The Steelers put together a drive in which they picked up four first downs during the second quarter. After going 58 yards to the Detroit 11, the home team could get no further and Mingo kicked another field goal, this time from 18 yards. Pittsburgh got a break a few plays later when Munson, being sacked by Hinton, fumbled and the Steelers gained possession at the Detroit 24. However, following two runs by Bankston, Earl Gros fumbled the ball back to the Lions.

The turnovers continued as LB Jerry Hillebrand intercepted a Munson pass and returned it 14 yards to the Detroit 24. It resulted in another Mingo field goal, this time from 40 yards, for a 9-3 Pittsburgh lead.

The Lions suffered yet another turnover when Mel Farr fumbled after catching a pass at the Pittsburgh 46. With only 12 seconds left in the half, Shiner went long but was picked off by Lem Barney, who returned it 32 yards to the Pittsburgh 28. The clock was now down to four seconds and Mann tried a 37-yard field goal that sailed wide to the right. The Steelers maintained their six-point lead at the intermission.

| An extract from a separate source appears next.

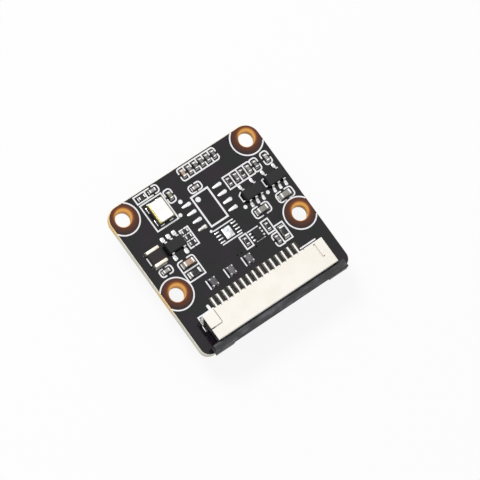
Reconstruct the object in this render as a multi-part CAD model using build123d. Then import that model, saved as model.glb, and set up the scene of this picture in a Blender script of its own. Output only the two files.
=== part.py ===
from build123d import *
import os

# Small camera module: a circuit board with its chips and flat-cable connector on the
# rear face (+Z, up) and a glued sensor and lens unit on the front face (down).
# Millimetres. The origin is the centre of the four mounting holes, on the rear face.

# Circuit board
hole_spacing_x = 21.0
hole_spacing_y = 12.5
hole_edge = 2.0  # hole centre to the top and side edges
hole_radius = 1.1
board_length = 24.0
board_thickness = 1.0
top_corner_radius = 2.0
foot_corner_radius = 1.4
board_width = hole_spacing_x + 2 * hole_edge
board_top = hole_spacing_y / 2 + hole_edge
board_foot = board_top - board_length

# Chips with plated ends: length, width, height, length of an end
small_capacitor = (1.0, 0.5, 0.5, 0.25)
small_resistor = (1.0, 0.5, 0.35, 0.22)
large_capacitor = (1.6, 0.8, 0.8, 0.35)
large_resistor = (1.6, 0.8, 0.45, 0.3)
end_plating = 0.03  # how far a plated end stands proud of its chip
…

Early in the third quarter the Steelers punted and Bobby Walden’s 56-yard kick sailed to the Detroit three. The Lions had to punt it back and gave Pittsburgh good field position near midfield. However, the offense couldn’t take advantage and Mingo missed on a 45-yard field goal try. The Lions responded by moving the ball effectively but a pass to WR Earl McCullouch in the end zone was dropped and Mann kicked a 23-yard field goal to narrow Pittsburgh’s margin to 9-6.

Half way through the fourth quarter, Bankston fumbled for the second time and DT Alex Karras recovered at the Pittsburgh 27. A defensive holding penalty moved the Lions closer and finally Munson found McCullouch in the end zone, who held on for a 12-yard TD. Mann converted the PAT and the disgruntled home fans booed loudly with the score now 13-9 in favor of the visitors.

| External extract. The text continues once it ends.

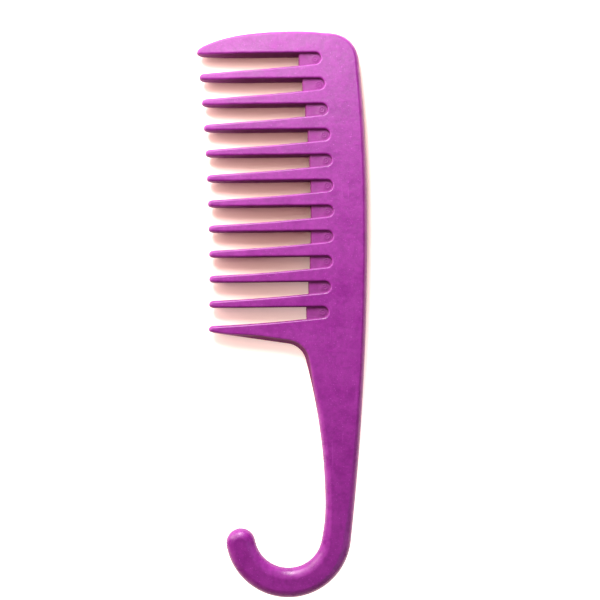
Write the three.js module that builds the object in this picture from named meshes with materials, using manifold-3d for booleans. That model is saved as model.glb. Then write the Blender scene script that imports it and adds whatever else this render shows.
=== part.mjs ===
/**
 * Wide tooth comb with a hook handle, millimetres, +Z up.
 *
 * The comb lies flat on its back. +Y runs along the comb, from the hook to the top of the head, and the
 * teeth point towards -X. The origin is under the middle of the comb, at the height that it lies on.
 *
 * The real comb is a single moulding. It is made here as its features: the spine, twelve teeth, the web
 * that closes the root of each gap, the handle and the hook. They meet on flat cuts.
 */
import * as THREE from 'three';
import { mergeVertices } from 'three/addons/utils/BufferGeometryUtils.js';
import Module from 'manifold-3d';

const wasm = await Module();
wasm.setup();

// Overall size
const LENGTH = 241;
const WIDTH = 71.6;
const THICKNESS = 7.2;
const HALF_LENGTH = LENGTH / 2;
const HALF_WIDTH = WIDTH / 2;
const MIDPLANE = THICKNESS / 2;

// Moulded edges: the outside of the comb is nearly a bullnose, the teeth have a small radius
const EDGE_WIDTH = 3;
const EDGE_LAND = 0.6;
const EDGE_STEPS = 4;
const TOOTH_EDGE = 0.7;
const TOOTH_EDGE_STEPS = 2;
const CURVE_STEPS = 12;

// Outer edge of the spine and handle: two long arcs that meet at the crest
const CREST = new THREE.Vector2(HALF_WIDTH, 47);
const UPPER_SWEEP = 650;
const LOWER_SWEEP = 1210;

// Top of the head
const CROWN = new THREE.Vector2(5, HALF_LENGTH);
const CORNER_START = new THREE.Vector2(19, HALF_LENGTH - 0.9);
const CORNER_END_Y = 106;
const CORNER_PULL = new THREE.Vector2(28, 114);
const CROWN_PULL = -13;
const TIP_PULL = new THREE.Vector2(7, 4);

// Teeth: the lower side of each is square to the spine, and the upper side widens to the root
const TOOTH_COUNT = 12;
const PITCH = 10.68;
const FIRST_TOOTH_Y = 110.4;
const TOOTH_ROOT_WIDTH = 6.3;
const TOOTH_TIP_WIDTH = 3.3;
const NOSE_LENGTH = 3;
const NOSE_HEIGHT = 1.5;
const NOSE_THICKNESS = 4.6;
const NOSE_BLUNTNESS = 0.7;
const TAPER_LENGTH = 20;
const TIP_CREST_Y = 27;
const TIP_SWEEP = 900;

// Gaps: a round end at the root, closed for its last stretch by a web that is recessed from both faces
const GAP_ROOT = PITCH - TOOTH_ROOT_WIDTH;
const GAP_END_RADIUS = GAP_ROOT / 2;
const GAP_CREST = new THREE.Vector2(21, 47);
const GAP_SWEEP = 420;
const WEB_LENGTH = 9.2;
const WEB_THICKNESS = 4.6;
const WEB_SEAM = 0.05;

// Last tooth: its lower side slopes down into the neck of the handle
const NECK_SLOPE = -0.155;
const NECK_Y = -11.6;
const NECK_RADIUS = 9;

// Handle and hook
const GRIP = new THREE.Vector2(16.5, -80);
const GRIP_SWEEP = 250;
const HOOK_OUTER = 26.9;
const HOOK_INNER = 14.4;
const HOOK_Y = -HALF_LENGTH + HOOK_OUTER;
const HOOK_END_ANGLE = THREE.MathUtils.degToRad(189.5);

// Flat cuts between the pieces
const ROOT_X = 14;
const NECK_CUT_Y = -14;
const HOOK_CUT_Y = GRIP.y;

// How far cutting solids run past what they cut
const PAST = 10;
const ORIGIN = new THREE.Vector2(0, 0);

const PLASTIC = { color: 0xa9389c, roughness: 0.45, metalness: 0 };

/** Turns a closed geometry into a solid. */
function solid(geometry) {
  const bare = geometry.clone();
  bare.deleteAttribute('normal');
  bare.deleteAttribute('uv');
  const merged = mergeVertices(bare);
  return new wasm.Manifold(new wasm.Mesh({
    numProp: 3,
    vertProperties: new Float32Array(merged.attributes.position.array),
    triVerts: new Uint32Array(merged.index.array),
  }));
}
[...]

The Steelers responded by covering 68 yards in seven plays. Following the ensuing kickoff, Shiner was sacked by DE Joe Robb for a three-yard loss and he then threw an incomplete pass to make it third-and-long. A toss to TE John Hilton picked up 23 yards to keep the possession alive and moved the ball into Detroit territory at the 48.

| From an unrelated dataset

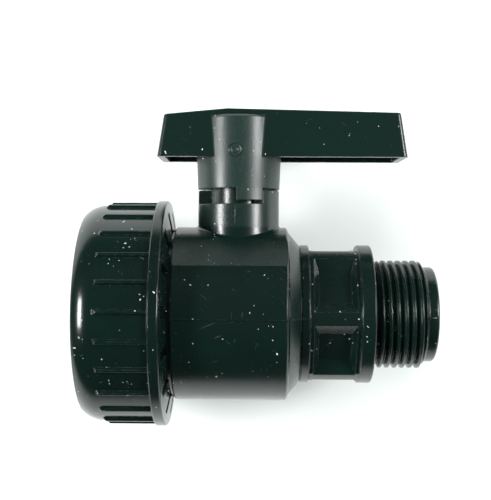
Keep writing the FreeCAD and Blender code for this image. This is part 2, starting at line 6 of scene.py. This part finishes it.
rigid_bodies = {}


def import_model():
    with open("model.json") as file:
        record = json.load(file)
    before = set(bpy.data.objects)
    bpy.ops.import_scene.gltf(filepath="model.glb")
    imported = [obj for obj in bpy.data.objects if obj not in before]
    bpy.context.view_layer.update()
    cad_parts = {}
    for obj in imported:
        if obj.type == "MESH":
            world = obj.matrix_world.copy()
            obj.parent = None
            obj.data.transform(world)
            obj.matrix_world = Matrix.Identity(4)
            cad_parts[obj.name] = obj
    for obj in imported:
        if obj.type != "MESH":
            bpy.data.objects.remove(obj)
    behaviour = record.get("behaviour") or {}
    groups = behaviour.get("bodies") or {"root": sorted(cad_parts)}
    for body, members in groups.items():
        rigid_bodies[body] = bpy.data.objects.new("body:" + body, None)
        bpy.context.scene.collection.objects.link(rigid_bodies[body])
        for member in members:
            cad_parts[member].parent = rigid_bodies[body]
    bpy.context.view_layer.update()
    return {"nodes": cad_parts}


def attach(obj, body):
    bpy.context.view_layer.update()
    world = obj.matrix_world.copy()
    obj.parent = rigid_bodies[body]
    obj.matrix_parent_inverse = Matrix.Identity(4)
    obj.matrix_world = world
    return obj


# Quarter-turn ball valve for a tank outlet, lying on its side on a white table.
# Metres; +X runs downstream along the flow, +Z up the stem, and the table is at +Y.

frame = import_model()
MM = 0.001

bpy.ops.object.select_all(action="DESELECT")


# ---------------------------------------------------------------- modelling by hand

def edit(obj, mode="VERT"):
    bpy.ops.object.select_all(action="DESELECT")
    obj.select_set(True)
    bpy.context.view_layer.objects.active = obj
    bpy.ops.object.mode_set(mode="EDIT")
    bpy.ops.mesh.select_mode(type=mode)
    bpy.ops.mesh.select_all(action="DESELECT")


def leave_edit():
    bpy.ops.object.mode_set(mode="OBJECT")


def pick_faces(obj, test):
    """Selects the faces that a test accepts, then goes back to edit mode."""
    bpy.ops.object.mode_set(mode="OBJECT")
    for face in obj.data.polygons:
        face.select = bool(test(face))
    bpy.ops.object.mode_set(mode="EDIT")


def settle(obj, name):
    """Puts the place into the mesh, points the faces outwards and names the piece."""
    bpy.ops.object.select_all(action="DESELECT")
    obj.select_set(True)
    bpy.context.view_layer.objects.active = obj
    bpy.ops.object.transform_apply(location=True, rotation=True, scale=True)
    bpy.ops.object.mode_set(mode="EDIT")
    bpy.ops.mesh.select_all(action="SELECT")
    bpy.ops.mesh.remove_doubles(threshold=2e-6)
    bpy.ops.mesh.normals_make_consistent(inside=False)
    bpy.ops.object.mode_set(mode="OBJECT")
    obj.name = name
    obj.data.name = name
    return obj


def apply_modifier(obj, kind, **values):
    bpy.ops.object.select_all(action="DESELECT")
    obj.select_set(True)
    bpy.context.view_layer.objects.active = obj
    modifier = obj.modifiers.new(kind.title(), kind)
    for key, value in values.items():
        setattr(modifier, key, value)
    bpy.ops.object.modifier_apply(modifier=modifier.name)


def smooth(obj, degrees=35):
    bpy.ops.object.select_all(action="DESELECT")
    obj.select_set(True)
    bpy.context.view_layer.objects.active = obj
    bpy.ops.object.shade_smooth_by_angle(angle=math.radians(degrees))


def section(points):
    """One flat face in the XZ plane, drawn from a small plane by extruding its corner."""
    bpy.ops.mesh.primitive_plane_add(size=MM, location=(0, 0, 0))
    obj = bpy.context.object
    edit(obj)
    bpy.ops.mesh.select_all(action="SELECT")
    bpy.ops.mesh.merge(type="CENTER")
    start = Vector((points[0][0] * MM, 0, points[0][1] * MM))
    bpy.ops.transform.translate(value=start)
    for a, b in zip(points, points[1:]):
        step = ((b[0] - a[0]) * MM, 0, (b[1] - a[1]) * MM)
        bpy.ops.mesh.extrude_vertices_move(TRANSFORM_OT_translate={"value": step})
    bpy.ops.mesh.select_all(action="SELECT")
    bpy.ops.mesh.edge_face_add()
    leave_edit()
    return obj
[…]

With time running down, WR Roy Jefferson ran for 12 yards on an end-around and then caught a pass for seven more. A key play occurred when Shiner threw for Jefferson again but safety Mike Weger tipped the ball. However, Jefferson alertly grabbed it and went out of bounds at the Detroit six for a 23-yard gain. Bankston, who had the two costly fumbles, redeemed himself as he scored the go-ahead touchdown on a six-yard run around end in which he broke three tackles. There was still time, but on a fourth-and-one play the Lions failed to convert when Triplett was stopped short and the Steelers held on for a 16-13 win.

Total yards were split almost evenly, with Pittsburgh edging the Lions by a yard (237 to 236). Detroit had more first downs (14 to 12). The Lions recorded four sacks as opposed to one for Pittsburgh while both teams turned the ball over four times apiece.

Dick Shiner (pictured above) completed 10 of 26 passes for 143 yards with one intercepted. Warren Bankston ran for 52 yards and a TD on 14 carries. Roy Jefferson caught four passes for 47 yards and John Hilton gained 68 yards on his three receptions.

For the Lions, Bill Munson was successful on 19 of 34 throws for 160 yards and a TD with one interception. Mel Farr ran the ball 10 times for 35 yards and caught 10 passes for 59 more yards.

The win was the high point of a long season for the Steelers. They lost all of their remaining games to end up at 1-13. Detroit recovered to place second in the Central Division at 9-4-1.

Things would get progressively better for Chuck Noll and the Steelers, however. With the first overall pick in 1970 they took QB Terry Bradshaw and they would make other astute personnel moves that would have them in the playoffs by 1972 and produce the franchise’s first NFL title in ’74. By the end of the decade it would be four Super Bowls won. Noll lasted until 1991 and compiled a record of 193-148-1, plus another 24 wins in the postseason.